El conjuro

Crítica de Iván Steinhardt - El rincón del cinéfilo

Triunfal retorno de un género

Hay algo extraño en la apertura de “El conjuro”, algo que parece presagiar un desastre pero a la vez confunde. Tres adolescentes están sentados en un sillón compareciendo, prácticamente, frente a un grupo de adultos. Cuentan algo que los asustó. Para una película de terror, y para los amantes del género, el relato es tan inverosímil como ridículo. La historia (con rápidos flashbacks) pasa por un par de amigas jugando a lo que no deben, y un muñeco poseído. Uno siente que le están contando “Chucky” (1988), y suena tal cual. Sólo que ya no estamos para bromas y uno se pregunta: ¿En serio vamos a ver una de muñecos malditos? ¿Habremos de soportar bracitos de plástico manejando el cuchillo de Rambo? O siendo más derrotistas: “Uh… bueh… ¿Cuánto falta?”

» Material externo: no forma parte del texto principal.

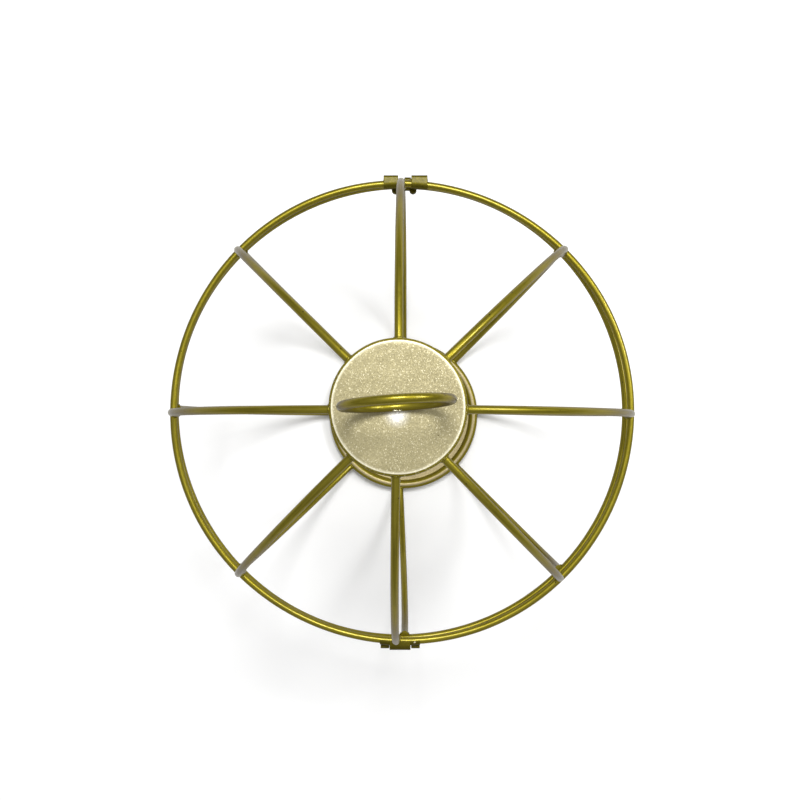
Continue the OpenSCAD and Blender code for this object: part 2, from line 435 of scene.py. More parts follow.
def end_tree(tree, geometry, material):
    """Ends a tree in Realize Instances and Set Material."""
    real = add_node(tree, "GeometryNodeRealizeInstances", {"Geometry": geometry})
    painted = add_node(tree, "GeometryNodeSetMaterial", {"Geometry": real.outputs[0], "Material": material})
    out = tree.nodes.new("NodeGroupOutput")
    tree.links.new(painted.outputs[0], out.inputs[0])


def grow(made, tree, values):
    """Runs a tree on an object: inputs are set by their identifiers, and the result becomes plain mesh."""
    modifier = made.modifiers.new(tree.name, "NODES")
    modifier.node_group = tree
    for item in tree.interface.items_tree:
        if item.in_out == "INPUT" and item.name in values:
            modifier[item.identifier] = values[item.name]
    return settle(made)


def sharp_ends(tree, geometry):
    """Smooth faces, with the edges of the cut ends kept sharp."""
    smooth = add_node(tree, "GeometryNodeSetShadeSmooth", {"Geometry": geometry, "Shade Smooth": True})
    bend = add_node(tree, "GeometryNodeInputMeshEdgeAngle").outputs["Unsigned Angle"]
    steep = add_node(tree, "FunctionNodeCompare", {0: bend, 1: math.radians(50)}, operation="GREATER_THAN")
    inputs = {"Geometry": smooth.outputs[0], "Selection": steep.outputs[0], "Shade Smooth": False}
    return add_node(tree, "GeometryNodeSetShadeSmooth", inputs, domain="EDGE").outputs[0]


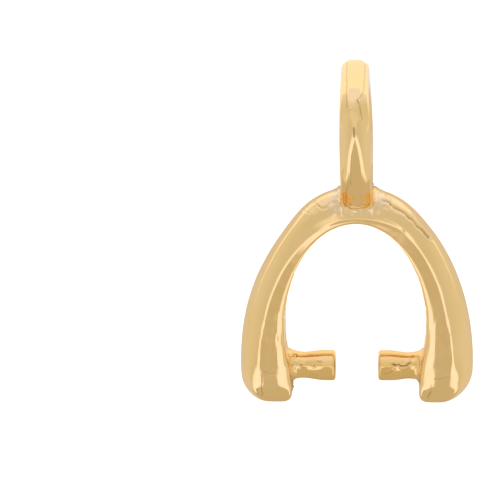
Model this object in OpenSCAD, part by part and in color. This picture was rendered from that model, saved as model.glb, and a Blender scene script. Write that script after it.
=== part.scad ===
// Pinch bail: a D-section yoke with two pegs that close on a drilled stone, and a soldered ring for the chain.
// Everything is drawn upright, feet on Z = 0, front at -Y, then laid on its back as it rests on a table.

/* [Yoke] */
// Width over the legs at their widest
yoke_w = 10.05; // [9.4:0.05:11.4]
// Height of the crown's top above the feet
crown_h = 9.42; // [9:0.02:10]
// Thickness of the crown at its top
crown_t = 1.4; // [1.2:0.05:1.7]
// Widest distance between the legs
gap_w = 6.06; // [5.4:0.05:6.4]
// Height at which the outer curve of the crown starts
outer_spring_h = 1.8; // [1.4:0.1:2.8]
// Height at which the inner curve of the crown starts
inner_spring_h = 3.5; // [3.1:0.1:4]
// Front-to-back depth of the crown
crown_depth = 1.88; // [1.6:0.02:2.2]

/* [Feet] */
// Distance between the feet, which lean in a little
foot_gap = 5.52; // [5:0.02:5.8]
// Width over the feet, before their outer corners are rounded
foot_w = 9.85; // [9.3:0.05:10.4]
// Front-to-back depth of the feet
foot_depth = 2.12; // [2:0.02:2.4]
// Radius of each foot's outer corner
foot_outer_r = 1.4; // [1:0.05:1.7]
// Radius of each foot's inner corner
foot_inner_r = 0.5; // [0.2:0.05:0.55]
// Radius of each foot's front and back corners
foot_side_r = 0.92; // [0.5:0.02:0.96]

/* [Pegs] */
// Diameter of the peg's end, which enters the stone
peg_d = 1.32; // [1.2:0.02:1.6]
// Diameter of the peg's waist
peg_waist_d = 1.14; // [0.9:0.02:1.18]
// Height of the pegs' axis above the feet
peg_h = 1.61; // [1.5:0.01:1.8]
// Distance between the two peg ends
peg_tip_gap = 1.85; // [1.5:0.05:2.3]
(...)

Entonces se produce la dualidad. La contradicción en la apreciación. Mientras escuchamos la introducción contemplamos una textura cinematográfica que se toma todo muy en serio. Una dirección de fotografía jugando con los opacos y las sombras, un montaje despojado de efectismo y (lo más importante) los encuadres. La cámara se corre, se asoma con el espectador a un pasillo o a una puerta entornada. Suena la banda de sonido que es más evocativa del género que útil a la trama. Pero se corta y entonces se escucha algo mucho más atronador. El silencio. Y así será en muchos pasajes de la realización. Justo en esos silencios, justo cuando ya no importa si el relato es o no creíble, nos damos cuenta de las mariposas en el estómago y de un creciente ritmo cardíaco. Y claro, hay que admitirlo: ¡Estamos asustados!

Después de esta introducción en la cual James Wan (autor de la primera de la saga “El juego del miedo” (2004) y de la fallida “La noche del demonio” (2010), muestra lo que aprendió. El espectador está listo para ser llevado de las narices por una variada paleta de recursos propios del género para narrar los hechos reales acaecidos en una casa en Rhode Island, a la cual se muda una familia tipo de principios de la década del ’70, matrimonio y cuatro hijas. En la casa pasan cosas raras. Y serán los mismos adultos que vimos en la primera parte los que intervendrán como expertos en parapsicología y otras yerbas.

Todos los elementos que el director muestra en detalle o en un simple paneo, sirven. Tarde o temprano volverán a aparecer para justificar su presencia (o su ausencia) en una verdadera muestra de elaboración de guión y puesta en escena. Nada es por azar, y a la vez estará al servicio de enriquecer la tensión dramática (de colección la utilización del juego de “la escondida”).

Para lograr todos estos climas densos de demonios y fantasmas, fue fundamental el altísimo nivel de actuación del elenco, en especial la parte femenina con Vera Farmiga, Lily Taylor y las chicas Hayley McFarland, Joey King, Mackenzie Foy y Kyla Deaver a la cabeza

La estética y la estructura narrativa son también una mirada a la década del ‘70, no sólo por estar ubicada en la época sino por las formas. El realizador se toma su tiempo para todo, sabiendo y confiando en el resultado final. Se nota. Y así sale.

“El conjuro” es una gran película de terror porque nunca decae, nunca abandona la propuesta y salvo en contadas ocasiones, no recurre al golpe de efecto. Junto con “Mamá” (2013) es lo mejor del género en mucho tiempo. La entrada vale cada sobresalto.